### [Task to complete]
Go through the data below. List every line that holds the word "moves".

(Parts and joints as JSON)

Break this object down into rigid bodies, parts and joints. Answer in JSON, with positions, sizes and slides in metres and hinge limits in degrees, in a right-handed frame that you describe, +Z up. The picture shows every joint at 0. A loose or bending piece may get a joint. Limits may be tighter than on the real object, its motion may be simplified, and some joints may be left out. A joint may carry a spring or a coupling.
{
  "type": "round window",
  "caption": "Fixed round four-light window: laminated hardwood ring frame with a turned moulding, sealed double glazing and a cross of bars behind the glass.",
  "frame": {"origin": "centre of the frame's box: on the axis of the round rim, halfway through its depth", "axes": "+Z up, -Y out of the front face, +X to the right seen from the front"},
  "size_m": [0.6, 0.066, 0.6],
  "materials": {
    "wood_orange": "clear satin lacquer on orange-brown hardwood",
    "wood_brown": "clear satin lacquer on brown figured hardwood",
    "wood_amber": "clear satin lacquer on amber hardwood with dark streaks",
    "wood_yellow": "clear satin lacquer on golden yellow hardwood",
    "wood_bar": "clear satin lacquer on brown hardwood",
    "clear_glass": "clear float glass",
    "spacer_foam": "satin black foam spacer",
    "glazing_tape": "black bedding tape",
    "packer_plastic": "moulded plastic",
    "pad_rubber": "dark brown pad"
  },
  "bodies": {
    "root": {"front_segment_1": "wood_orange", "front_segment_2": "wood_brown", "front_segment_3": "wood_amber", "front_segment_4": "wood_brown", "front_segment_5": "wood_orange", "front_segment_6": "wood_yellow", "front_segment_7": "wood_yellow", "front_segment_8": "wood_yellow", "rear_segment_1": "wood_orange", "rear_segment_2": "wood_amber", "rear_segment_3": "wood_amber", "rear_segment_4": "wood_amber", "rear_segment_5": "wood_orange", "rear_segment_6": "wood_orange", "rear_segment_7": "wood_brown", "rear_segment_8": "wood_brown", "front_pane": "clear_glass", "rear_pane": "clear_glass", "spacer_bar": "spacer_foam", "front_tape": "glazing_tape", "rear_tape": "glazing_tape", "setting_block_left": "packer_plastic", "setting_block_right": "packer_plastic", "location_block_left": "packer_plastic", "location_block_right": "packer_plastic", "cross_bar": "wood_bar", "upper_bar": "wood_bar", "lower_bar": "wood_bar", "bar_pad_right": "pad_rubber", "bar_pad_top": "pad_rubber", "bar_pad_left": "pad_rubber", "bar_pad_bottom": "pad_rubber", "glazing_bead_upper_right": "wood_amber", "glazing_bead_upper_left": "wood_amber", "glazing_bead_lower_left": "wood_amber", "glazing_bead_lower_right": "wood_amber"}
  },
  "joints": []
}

---

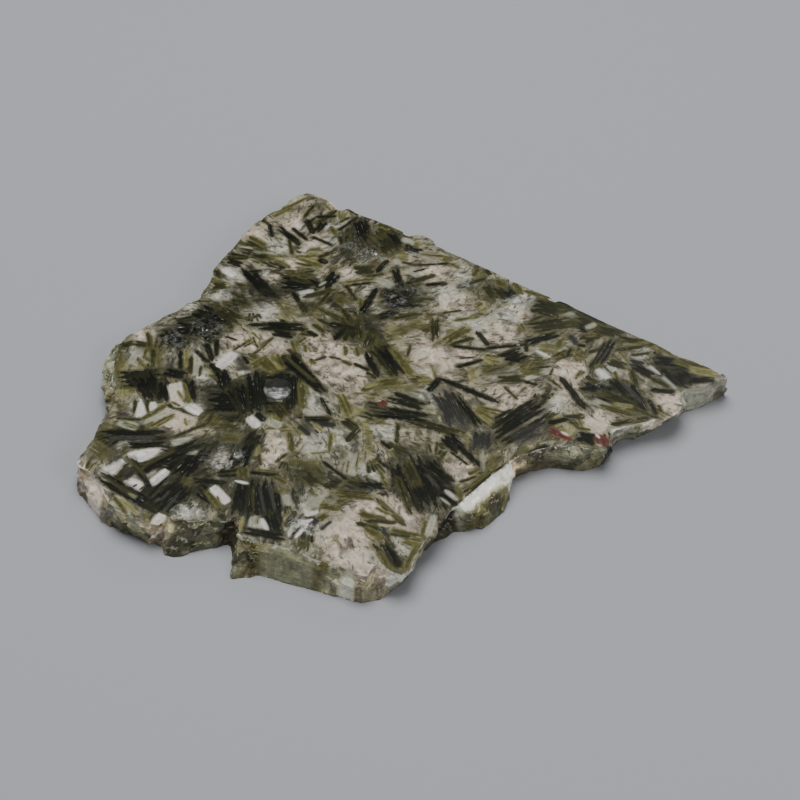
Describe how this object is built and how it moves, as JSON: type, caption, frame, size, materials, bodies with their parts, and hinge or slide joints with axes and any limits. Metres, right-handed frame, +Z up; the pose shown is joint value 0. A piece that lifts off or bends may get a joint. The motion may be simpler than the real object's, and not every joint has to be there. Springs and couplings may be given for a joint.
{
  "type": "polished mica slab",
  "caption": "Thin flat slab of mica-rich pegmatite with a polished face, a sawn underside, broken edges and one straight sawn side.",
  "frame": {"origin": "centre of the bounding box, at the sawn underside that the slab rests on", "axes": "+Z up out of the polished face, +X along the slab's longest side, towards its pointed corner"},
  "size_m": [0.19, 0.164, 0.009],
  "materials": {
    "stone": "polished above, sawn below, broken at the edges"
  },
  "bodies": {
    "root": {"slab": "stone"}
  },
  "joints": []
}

...

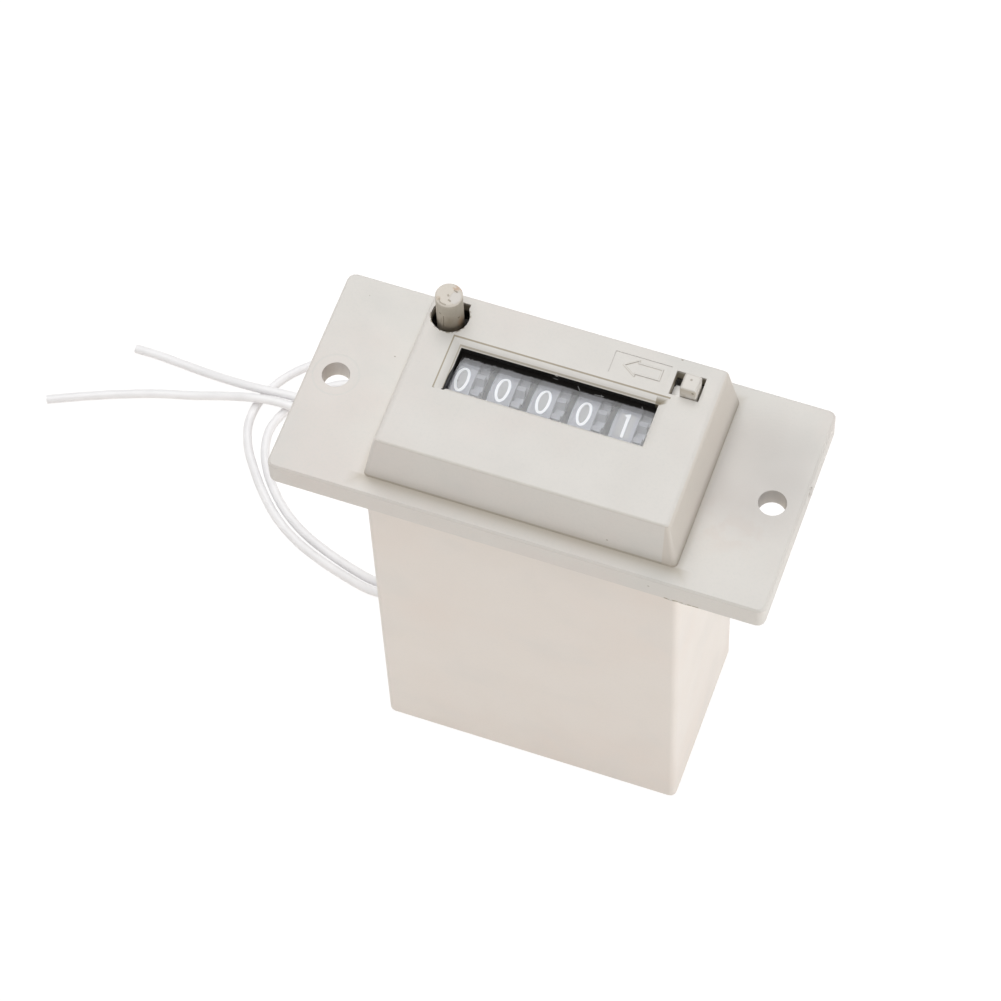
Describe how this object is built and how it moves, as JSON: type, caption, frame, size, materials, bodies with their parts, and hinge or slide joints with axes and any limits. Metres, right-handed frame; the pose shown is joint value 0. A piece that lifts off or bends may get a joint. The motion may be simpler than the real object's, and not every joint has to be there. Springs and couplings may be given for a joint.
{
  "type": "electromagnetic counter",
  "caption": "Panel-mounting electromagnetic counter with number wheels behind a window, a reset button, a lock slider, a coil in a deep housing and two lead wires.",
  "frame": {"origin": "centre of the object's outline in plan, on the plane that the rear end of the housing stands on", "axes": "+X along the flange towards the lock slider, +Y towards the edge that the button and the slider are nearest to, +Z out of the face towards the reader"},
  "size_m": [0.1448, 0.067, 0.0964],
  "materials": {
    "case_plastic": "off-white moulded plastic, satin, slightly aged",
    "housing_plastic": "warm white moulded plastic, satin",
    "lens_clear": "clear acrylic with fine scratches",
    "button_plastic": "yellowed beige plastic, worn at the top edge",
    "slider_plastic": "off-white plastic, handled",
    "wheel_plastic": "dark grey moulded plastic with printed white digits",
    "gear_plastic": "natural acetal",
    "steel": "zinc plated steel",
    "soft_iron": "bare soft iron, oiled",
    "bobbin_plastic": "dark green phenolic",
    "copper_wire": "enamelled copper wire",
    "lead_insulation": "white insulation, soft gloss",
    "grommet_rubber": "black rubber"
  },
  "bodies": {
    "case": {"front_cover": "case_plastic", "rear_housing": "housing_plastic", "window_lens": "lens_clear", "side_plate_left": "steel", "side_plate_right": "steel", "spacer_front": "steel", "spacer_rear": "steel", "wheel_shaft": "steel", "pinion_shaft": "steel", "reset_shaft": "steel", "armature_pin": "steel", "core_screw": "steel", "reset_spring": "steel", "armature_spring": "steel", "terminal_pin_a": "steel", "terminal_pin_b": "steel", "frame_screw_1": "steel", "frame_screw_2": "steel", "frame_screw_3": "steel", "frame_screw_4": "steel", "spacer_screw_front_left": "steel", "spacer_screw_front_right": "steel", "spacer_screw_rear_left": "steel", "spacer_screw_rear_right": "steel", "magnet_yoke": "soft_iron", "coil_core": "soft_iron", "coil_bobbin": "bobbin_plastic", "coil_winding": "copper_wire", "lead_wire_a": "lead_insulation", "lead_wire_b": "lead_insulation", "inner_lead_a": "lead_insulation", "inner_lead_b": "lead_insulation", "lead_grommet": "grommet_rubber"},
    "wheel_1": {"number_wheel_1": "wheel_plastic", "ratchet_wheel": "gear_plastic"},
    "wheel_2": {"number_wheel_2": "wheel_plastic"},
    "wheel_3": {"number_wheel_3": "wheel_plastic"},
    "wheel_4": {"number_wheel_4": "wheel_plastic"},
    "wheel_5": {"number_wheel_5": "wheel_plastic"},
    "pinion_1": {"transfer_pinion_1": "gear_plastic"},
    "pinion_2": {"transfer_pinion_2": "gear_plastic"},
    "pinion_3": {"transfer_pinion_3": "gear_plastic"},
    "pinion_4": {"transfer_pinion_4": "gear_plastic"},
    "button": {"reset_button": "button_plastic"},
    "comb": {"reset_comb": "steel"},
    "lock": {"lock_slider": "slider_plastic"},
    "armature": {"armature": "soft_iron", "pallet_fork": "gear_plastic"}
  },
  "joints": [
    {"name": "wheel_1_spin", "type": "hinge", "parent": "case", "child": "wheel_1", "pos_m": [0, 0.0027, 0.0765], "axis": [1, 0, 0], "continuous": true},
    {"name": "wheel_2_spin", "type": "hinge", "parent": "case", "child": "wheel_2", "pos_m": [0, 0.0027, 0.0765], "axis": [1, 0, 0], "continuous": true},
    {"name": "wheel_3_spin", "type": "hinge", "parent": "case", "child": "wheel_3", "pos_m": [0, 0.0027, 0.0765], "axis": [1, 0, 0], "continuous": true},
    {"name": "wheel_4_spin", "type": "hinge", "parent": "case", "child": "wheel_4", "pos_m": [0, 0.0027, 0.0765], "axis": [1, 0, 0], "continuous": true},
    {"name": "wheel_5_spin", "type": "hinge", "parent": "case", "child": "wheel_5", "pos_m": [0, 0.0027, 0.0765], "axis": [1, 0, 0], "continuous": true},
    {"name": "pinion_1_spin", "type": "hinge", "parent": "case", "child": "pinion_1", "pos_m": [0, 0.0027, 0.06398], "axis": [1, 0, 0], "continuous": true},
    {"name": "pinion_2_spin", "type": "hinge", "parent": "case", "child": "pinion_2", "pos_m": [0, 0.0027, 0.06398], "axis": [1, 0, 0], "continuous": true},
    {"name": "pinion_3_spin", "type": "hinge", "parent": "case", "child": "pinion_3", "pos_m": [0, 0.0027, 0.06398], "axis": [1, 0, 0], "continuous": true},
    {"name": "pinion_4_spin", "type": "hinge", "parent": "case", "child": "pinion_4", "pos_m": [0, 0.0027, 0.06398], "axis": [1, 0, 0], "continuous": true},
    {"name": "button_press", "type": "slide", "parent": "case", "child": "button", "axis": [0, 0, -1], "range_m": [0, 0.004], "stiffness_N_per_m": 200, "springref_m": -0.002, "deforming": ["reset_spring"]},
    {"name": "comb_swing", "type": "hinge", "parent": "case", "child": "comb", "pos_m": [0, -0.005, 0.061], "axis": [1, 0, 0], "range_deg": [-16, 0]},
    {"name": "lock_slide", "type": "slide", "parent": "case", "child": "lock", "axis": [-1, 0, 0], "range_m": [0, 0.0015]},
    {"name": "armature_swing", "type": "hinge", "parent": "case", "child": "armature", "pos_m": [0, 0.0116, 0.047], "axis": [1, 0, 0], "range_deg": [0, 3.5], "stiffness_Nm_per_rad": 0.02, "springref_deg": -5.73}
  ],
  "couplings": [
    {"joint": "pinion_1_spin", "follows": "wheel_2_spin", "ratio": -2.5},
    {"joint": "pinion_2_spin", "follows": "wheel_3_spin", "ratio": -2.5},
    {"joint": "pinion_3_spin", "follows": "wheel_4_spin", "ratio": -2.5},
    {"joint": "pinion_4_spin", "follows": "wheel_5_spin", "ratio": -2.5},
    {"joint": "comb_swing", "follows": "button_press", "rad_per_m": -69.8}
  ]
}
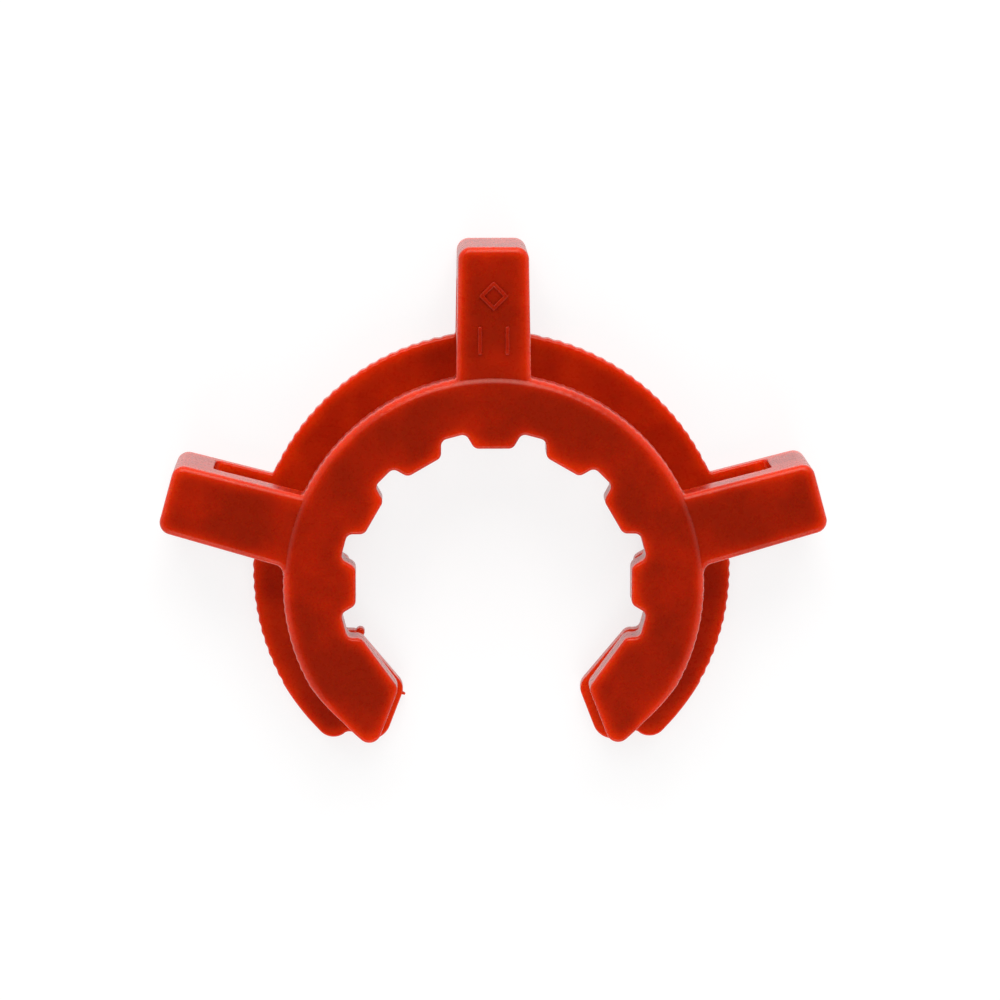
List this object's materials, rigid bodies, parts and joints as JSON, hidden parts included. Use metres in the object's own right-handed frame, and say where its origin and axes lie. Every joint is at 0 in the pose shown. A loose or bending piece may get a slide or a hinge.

### [Response to this task]
Describe how this object is built and how it moves, as JSON: type, caption, frame, size, materials, bodies with their parts, and hinge or slide joints with axes and any limits. Metres, right-handed frame, +Z up; the pose shown is joint value 0. A piece that lifts off or bends may get a joint. The motion may be simpler than the real object's, and not every joint has to be there. Springs and couplings may be given for a joint.
Describe how this object is built and how it moves, as JSON: type, caption, frame, size, materials, bodies with their parts, and hinge or slide joints with axes and any limits. Metres, right-handed frame; the pose shown is joint value 0. A piece that lifts off or bends may get a joint. The motion may be simpler than the real object's, and not every joint has to be there. Springs and couplings may be given for a joint.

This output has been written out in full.